How protein translation evolved from a simple beginning to its complex and accurate contemporary state is unknown. Aminoacyl-tRNA synthetases (AARSs) define the genetic code by activating amino acids and loading them onto cognate tRNAs. As such, their evolutionary history can shed light on early translation. Using structure-based alignments of the conserved core of Class I AARSs, we reconstructed their phylogenetic tree and ancestral states. Unexpectedly, AARSs charging amino acids that are assumed to have emerged later – such as TrpRS and TyrRS or LysRS and CysRS – appear as the earliest splits in the tree; conversely, those AARSs charging abiotic, early-emerging amino acids, e.g. ValRS, seem to have diverged most recently.
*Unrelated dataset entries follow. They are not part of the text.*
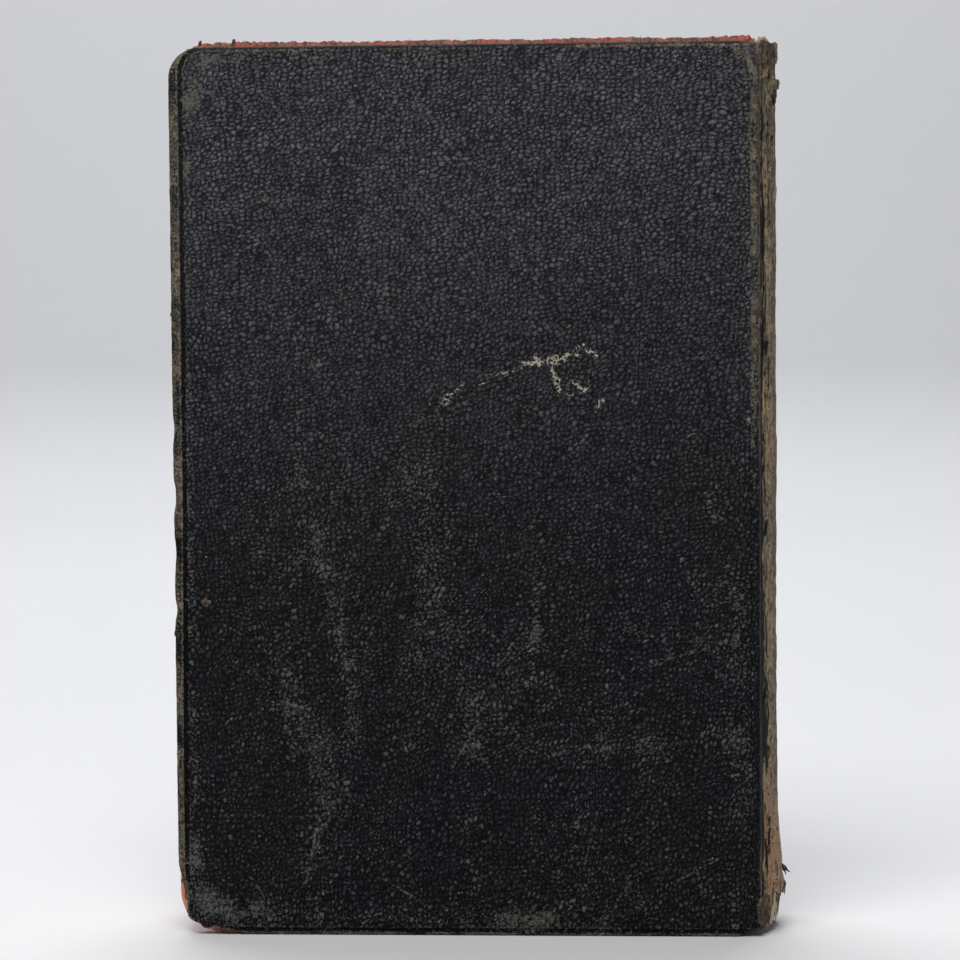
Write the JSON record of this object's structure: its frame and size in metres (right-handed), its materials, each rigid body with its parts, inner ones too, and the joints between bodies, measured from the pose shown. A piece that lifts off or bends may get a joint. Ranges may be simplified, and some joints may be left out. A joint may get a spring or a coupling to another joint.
{
  "type": "prayer book",
  "caption": "Small leather-bound book with thin board covers, a rounded spine and sewn gatherings of leaves. It opens at each cover and through the middle.",
  "frame": {"origin": "bottom centre of the closed book's bounding box, on the surface it stands on", "axes": "+Z from tail to head, +X from fore-edge to spine, +Y from the back cover to the front cover"},
  "size_m": [0.0947, 0.022, 0.14],
  "materials": {
    "black_leather": "pebble-grain leather, blind tooled, worn to tan and brown at the edges",
    "spine_leather": "worn and cracked leather, black finish rubbed to brown and tan",
    "board": "grey pasteboard",
    "coral_endpaper": "coral-red surface paper, matte",
    "leaf_paper": "aged cream book paper, edges stained red",
    "lining_card": "brown kraft card",
    "mull": "open-weave cotton stiffened with glue",
    "linen_tape": "plain-weave linen",
    "linen_thread": "waxed linen thread",
    "endband_silk": "wound silk in red and cream"
  },
  "bodies": {
    "back_half": {"gathering_07": "leaf_paper", "gathering_08": "leaf_paper", "gathering_09": "leaf_paper", "gathering_10": "leaf_paper", "gathering_11": "leaf_paper", "gathering_12": "leaf_paper", "centre_sheet_back": "leaf_paper", "spine_leather_back": "spine_leather", "spine_lining_back": "lining_card", "mull_back": "mull", "tape_head_back": "linen_tape", "tape_middle_back": "linen_tape", "tape_tail_back": "linen_tape", "kettle_stitches_head_back": "linen_thread", "kettle_stitches_tail_back": "linen_thread", "endband_head_back": "endband_silk", "endband_tail_back": "endband_silk"},
    "front_half": {"gathering_01": "leaf_paper", "gathering_02": "leaf_paper", "gathering_03": "leaf_paper", "gathering_04": "leaf_paper", "gathering_05": "leaf_paper", "gathering_06": "leaf_paper", "centre_sheet_front": "leaf_paper", "spine_leather_front": "spine_leather", "spine_lining_front": "lining_card", "mull_front": "mull", "tape_head_front": "linen_tape", "tape_middle_front": "linen_tape", "tape_tail_front": "linen_tape", "kettle_stitches_head_front": "linen_thread", "kettle_stitches_tail_front": "linen_thread", "endband_head_front": "endband_silk", "endband_tail_front": "endband_silk"},
    "front_cover": {"front_cover_leather": "black_leather", "front_cover_board": "board", "front_pastedown": "coral_endpaper"},
    "front_flyleaf": {"front_flyleaf": "coral_endpaper"},
    "turning_leaf_front": {"turning_leaf_front": "leaf_paper"},
    "back_cover": {"back_cover_leather": "black_leather", "back_cover_board": "board", "back_pastedown": "coral_endpaper"},
    "back_flyleaf": {"back_flyleaf": "coral_endpaper"},
    "turning_leaf_back": {"turning_leaf_back": "leaf_paper"}
  },
  "joints": [
    {"name": "book_opening", "type": "hinge", "parent": "back_half", "child": "front_half", "pos_m": [0.04735, 0, 0.07], "axis": [0, 0, -1], "range_deg": [0, 120]},
    {"name": "front_cover_hinge", "type": "hinge", "parent": "front_half", "child": "front_cover", "pos_m": [0.04395, 0.011, 0.07], "axis": [0, 0, -1], "range_deg": [0, 120]},
    {"name": "back_cover_hinge", "type": "hinge", "parent": "back_half", "child": "back_cover", "pos_m": [0.04395, -0.011, 0.07], "axis": [0, 0, 1], "range_deg": [0, 120]},
    {"name": "front_flyleaf_turn", "type": "hinge", "parent": "front_half", "child": "front_flyleaf", "pos_m": [0.0429, 0.00817, 0.07], "axis": [0, 0, -1], "range_deg": [0, 60]},
    {"name": "back_flyleaf_turn", "type": "hinge", "parent": "back_half", "child": "back_flyleaf", "pos_m": [0.0429, -0.00817, 0.07], "axis": [0, 0, 1], "range_deg": [0, 60]},
    {"name": "turning_leaf_back_turn", "type": "hinge", "parent": "back_half", "child": "turning_leaf_back", "pos_m": [0.04735, 0, 0.07], "axis": [0, 0, -1], "range_deg": [0, 40]},
    {"name": "turning_leaf_front_turn", "type": "hinge", "parent": "back_half", "child": "turning_leaf_front", "pos_m": [0.04735, 0, 0.07], "axis": [0, 0, -1], "range_deg": [0, 80]}
  ],
  "couplings": [
    {"joint": "front_flyleaf_turn", "follows": "front_cover_hinge", "ratio": 0.5},
    {"joint": "back_flyleaf_turn", "follows": "back_cover_hinge", "ratio": 0.5},
    {"joint": "turning_leaf_back_turn", "follows": "book_opening", "ratio": 0.33333},
    {"joint": "turning_leaf_front_turn", "follows": "book_opening", "ratio": 0.66667}
  ]
}
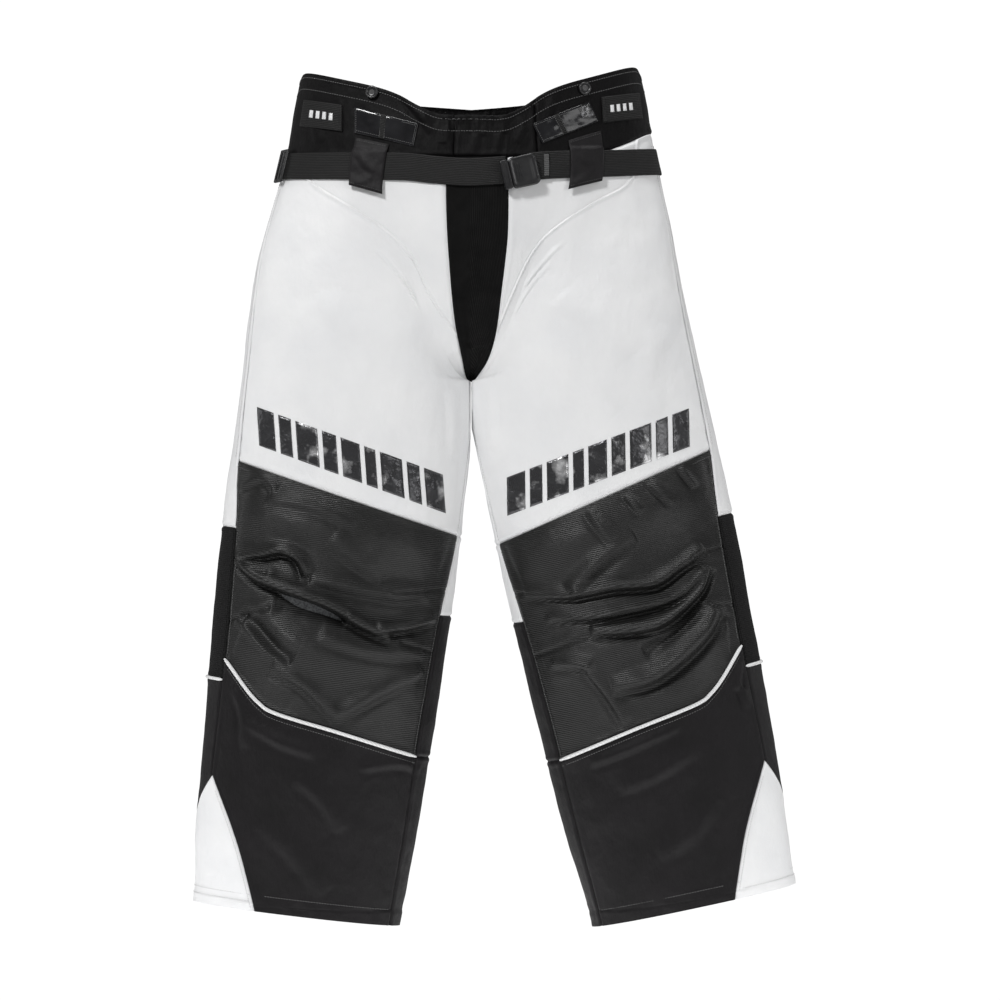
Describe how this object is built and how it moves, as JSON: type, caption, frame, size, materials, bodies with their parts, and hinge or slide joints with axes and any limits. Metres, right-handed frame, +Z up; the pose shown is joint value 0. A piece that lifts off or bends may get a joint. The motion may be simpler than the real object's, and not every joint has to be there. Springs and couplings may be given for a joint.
{
  "type": "goalkeeper hockey pants",
  "caption": "Padded goalkeeper hockey pants with a buckled belt, waist adjusters, ribbed knee covers, side vents and flared hems; both knees bend",
  "frame": {"origin": "middle of the waist opening, level with the front of the waist", "axes": "+Z up along the body, -Y the wearer's front, +X the wearer's left"},
  "size_m": [0.7503, 0.2436, 1.0699],
  "materials": {
    "white_nylon": "smooth woven nylon, soft sheen",
    "black_nylon": "smooth woven nylon, soft sheen",
    "knee_fabric": "ribbed tough cloth, satin",
    "side_mesh": "coarse open mesh, matte",
    "knit": "stretch knit, matte",
    "webbing": "woven strap, matte",
    "gloss_film": "glossy film-faced tape",
    "plastic": "moulded, half gloss",
    "piping": "corded edge",
    "foam": "soft padding in a cover"
  },
  "bodies": {
    "pants": {"right_groin_panel": "white_nylon", "right_thigh_front": "white_nylon", "right_thigh_side": "white_nylon", "right_thigh_back": "white_nylon", "right_thigh_inner": "white_nylon", "right_hip_foam": "foam", "right_back_loop": "webbing", "right_adjuster_band": "webbing", "right_front_button": "plastic", "left_groin_panel": "white_nylon", "left_thigh_front": "white_nylon", "left_thigh_side": "white_nylon", "left_thigh_back": "white_nylon", "left_thigh_inner": "white_nylon", "left_hip_foam": "foam", "left_back_loop": "webbing", "left_adjuster_band": "webbing", "left_front_button": "plastic", "waist_front_elastic": "black_nylon", "waist_front_left": "black_nylon", "waist_back_left": "black_nylon", "waist_back_elastic": "black_nylon", "waist_back_right": "black_nylon", "waist_front_right": "black_nylon", "crotch_panel": "knit", "seat_panel": "knit", "belt": "webbing", "belt_end": "webbing", "belt_slider": "plastic", "buckle_socket": "plastic"},
    "right_shin": {"right_knee_cover": "knee_fabric", "right_knee_foam": "foam", "right_side_vent": "side_mesh", "right_knee_vent": "side_mesh", "right_knee_inner": "black_nylon", "right_knee_piping": "piping", "right_shin_front": "black_nylon", "right_shin_side": "black_nylon", "right_shin_inner": "black_nylon", "right_hem_gusset": "white_nylon", "right_calf_back": "black_nylon"},
    "right_flap": {"right_belt_flap": "black_nylon"},
    "right_tab": {"right_adjuster_tab": "gloss_film"},
    "left_shin": {"left_knee_cover": "knee_fabric", "left_knee_foam": "foam", "left_side_vent": "side_mesh", "left_knee_vent": "side_mesh", "left_knee_inner": "black_nylon", "left_knee_piping": "piping", "left_shin_front": "black_nylon", "left_shin_side": "black_nylon", "left_shin_inner": "black_nylon", "left_hem_gusset": "white_nylon", "left_calf_back": "black_nylon"},
    "left_flap": {"left_belt_flap": "black_nylon"},
    "left_tab": {"left_adjuster_tab": "gloss_film"},
    "plug": {"buckle_plug": "plastic"},
    "prong_upper": {"buckle_prong_upper": "plastic"},
    "prong_lower": {"buckle_prong_lower": "plastic"}
  },
  "joints": [
    {"name": "right_knee", "type": "hinge", "parent": "pants", "child": "right_shin", "pos_m": [-0.17393, 0, -0.63792], "axis": [0.993, 0, -0.1184], "range_deg": [0, 75], "deforming": ["right_knee_cover", "right_side_vent", "right_knee_vent", "right_knee_inner", "right_knee_piping"]},
    {"name": "left_knee", "type": "hinge", "parent": "pants", "child": "left_shin", "pos_m": [0.20033, 0, -0.63355], "axis": [0.9781, 0, 0.2079], "range_deg": [0, 75], "deforming": ["left_knee_cover", "left_side_vent", "left_knee_vent", "left_knee_inner", "left_knee_piping"]},
    {"name": "right_flap_lift", "type": "hinge", "parent": "pants", "child": "right_flap", "pos_m": [-0.13279, -0.08544, -0.04716], "axis": [-0.9443, 0.2778, 0.1765], "range_deg": [0, 60]},
    {"name": "left_flap_lift", "type": "hinge", "parent": "pants", "child": "left_flap", "pos_m": [0.14303, -0.08131, -0.03765], "axis": [-0.8601, -0.3185, -0.3986], "range_deg": [0, 60]},
    {"name": "right_tab_peel", "type": "hinge", "parent": "pants", "child": "right_tab", "pos_m": [-0.14376, -0.07885, -0.02471], "axis": [0.0006, -0.1221, -0.9925], "range_deg": [0, 110]},
    {"name": "left_tab_peel", "type": "hinge", "parent": "pants", "child": "left_tab", "pos_m": [0.15286, -0.07429, -0.0137], "axis": [-0.4498, -0.0525, 0.8916], "range_deg": [0, 110]},
    {"name": "buckle_release", "type": "slide", "parent": "pants", "child": "plug", "axis": [-0.9682, -0.1103, -0.2247], "range_m": [0, 0.026], "deforming": ["belt_end"]},
    {"name": "upper_prong_squeeze", "type": "hinge", "parent": "plug", "child": "prong_upper", "pos_m": [0.04634, -0.10885, -0.08078], "axis": [-0.1028, 0.9937, -0.0447], "range_deg": [0, 8], "stiffness_Nm_per_rad": 0.02},
    {"name": "lower_prong_squeeze", "type": "hinge", "parent": "plug", "child": "prong_lower", "pos_m": [0.05227, -0.10938, -0.10609], "axis": [0.1028, -0.9937, 0.0447], "range_deg": [0, 8], "stiffness_Nm_per_rad": 0.02}
  ]
}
Furthermore, the inferred Class I ancestor (excluding TrpRS and TyrRS) lacks the residues that mediate selectivity in contemporary AARSs, and appears to be a generalist that could charge a wide range of amino acids. This ancestor subsequently diverged to two clades: “charged” (which gave rise to ArgRS, GluRS, and GlnRS) and “hydrophobics”, which includes CysRS and LysRS as its outgroups. The ancestors of both clades maintain a wide-accepting pocket that could readily diverge to the contemporary, specialized families. Overall, our findings suggest a “generalist-maintaining” model of class I AARS evolution, in which early statistical translation was kept active by a generalist AARS while the evolution of a specialized, accurate translation system took place.
Significance
Aminoacyl-tRNA synthetases (AARS) define the genetic code by linking amino acids with their cognate tRNAs. While contemporary AARSs leverage exquisite molecular recognition and proofreading to ensure translational fidelity, early translation was likely less stringent and operated on a different pool of amino acids. The co-emergence of translational fidelity and the amino acid alphabet, however, is poorly understood. By inferring the evolutionary history of Class I AARSs we found seemingly conflicting signals: Namely, the oldest AARSs apparently operate on the youngest amino acids. We also observed that the early ancestors had broad amino acid specificities, consistent with a model of statistical translation. Our data suggests that a generalist AARS was actively maintained until complete specialization, thereby resolving the age paradox.